If you could just point me to the right direction or logs as to determine what could be causing the problem, I will very much appreciate it.

Thank you.

 


This thread was automatically locked due to age.
  •  

    I meant, CPU IDLE 95%, so only 5% is currently used over this weekend. 

    I generated a 48-hour report. So even with only 5% use on the CPU, I still experienced several disconnects.

    Without proper logs in Sophos Firewall, I am troubleshooting based on isolation only.

    I can confirm that when Sophos is showing ISP1 as disconnected, I can still ping the Sophos Public IP from outside network.

    I have now used a different PORT interface in the Sophos Firewall for ISP1 and recreated all Firewall Policies pointing to the new port interface for ISP1.

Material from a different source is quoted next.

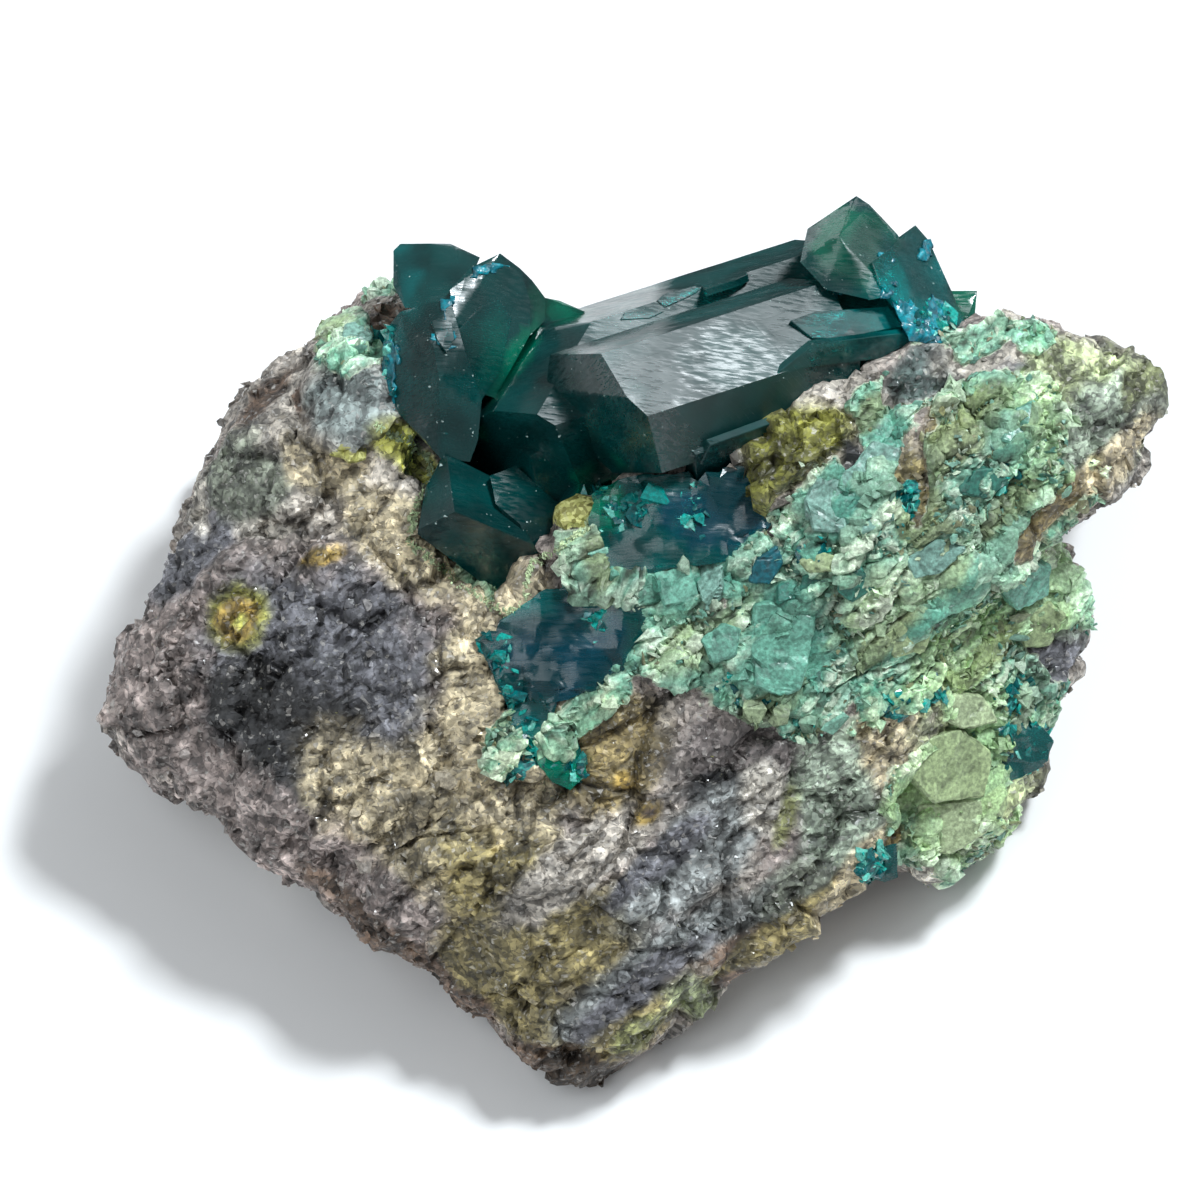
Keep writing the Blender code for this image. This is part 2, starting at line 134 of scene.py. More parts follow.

    However, I still experience the disconnect.

  • Hi,

    the issue will be with the ping and XG not seeing the ping response and as a result it thinks the link is down when in reality there is nothing wrong with the link.

    I haven't configured a fail over even though it is almost mandatory and you have to convince it not to activate on failure.

    Ian

  •  - you are right. the issue is now with Ping and XG, as the link is actually NOT down. I really appreciate you staying with me on this one.

  • It is going to be something stupid like a watch timer failing to handle two different requests for the service correctly and the supervisor timer cutting in after a delay.

    But that will be up to the Devs to identify and fix, by the way this is not the first time this issue has been raised.

    ian

  •  

    It is going to be another long night for me. I deleted the original Port interface of ISP1 and it is now on a completely different port interface.

    All Firewall rules related to ISP1 has been deleted and recreated. 

    I am now on a waiting game, the last disconnect is at 2:00pm today so I will wait until 2:00am.

    Hopefully, everything goes well and no more disconnect. Though if it happens again, I will completely remove the WAN Failover to see what will happen next.

    Thanks

  • OKay, so despite all the changes, I still got the ISP1 disconnect after 8 hours.

    I have now removed DUAL WAN Failover and will have to wait what happens next.

  •  

    So here is the kicker, after I removed DUAL WAN failover last night at 10:30pm, just 2 hours after that, I started receiving the Email Notice

    "User '-' failed to login from 'X.X.X.X' using ssh because of wrong credentials" (X.X.X.X - Public IP)

    The Email Notice is only 2-5minutes apart so I have gotten lots of emails since last night.

    The thing is, SSH over WAN and Ping over WAN is disabled or uncheck under Device Access.

    Removing the Dual WAN Failover setup has triggered attacks on our Firewall.

  • Hi,

    sorry, that doesn't make sense. I disabled those notifications because like you I have disabled those external features.

    More than likely you now have stable external DNS registration which is being used by the attackers. 

    I put a rule in place at the top to drop all connections to drop all external connections to my XG. How to create the rule can be found in this thread.

    https://community.sophos.com/products/xg-firewall/f/firewall-and-policies/118893/geoip

    It has stopped a lot of junk appearing in the log viewer.

    Ian

  •  - You are right, it does not make sense at all. So I did the trick you mentioned about saving the config without changing anything on the ISP1.

    I did the same on the Device access and rechecked and uncheck the SSH box on LAN, WAN, and VPN, so it has been 30 minutes and the attack did not happen yet.

    So far, it has been exactly 12 hours since I deleted DUAL WAN failover and ISP1 has not disconnect yet.

    Something is going on with Sophos that I cannot find out.

  •  ,  

    So it has been 18 hours since I have deleted the ISP2 interface which disables the DUAL WAN FAilover.

    There has been no disconnect so far on ISP1. I am planning to add ISP2 interface back in the Sophos Firewall.

    My worry is that the ISP1 will be disconnected once I activate DUAL WAN failover.

    As it is clearly a problem on my Sophos device, is there anything else that I can look at in the XG to check why XG is failing over even though ISP1 line is active?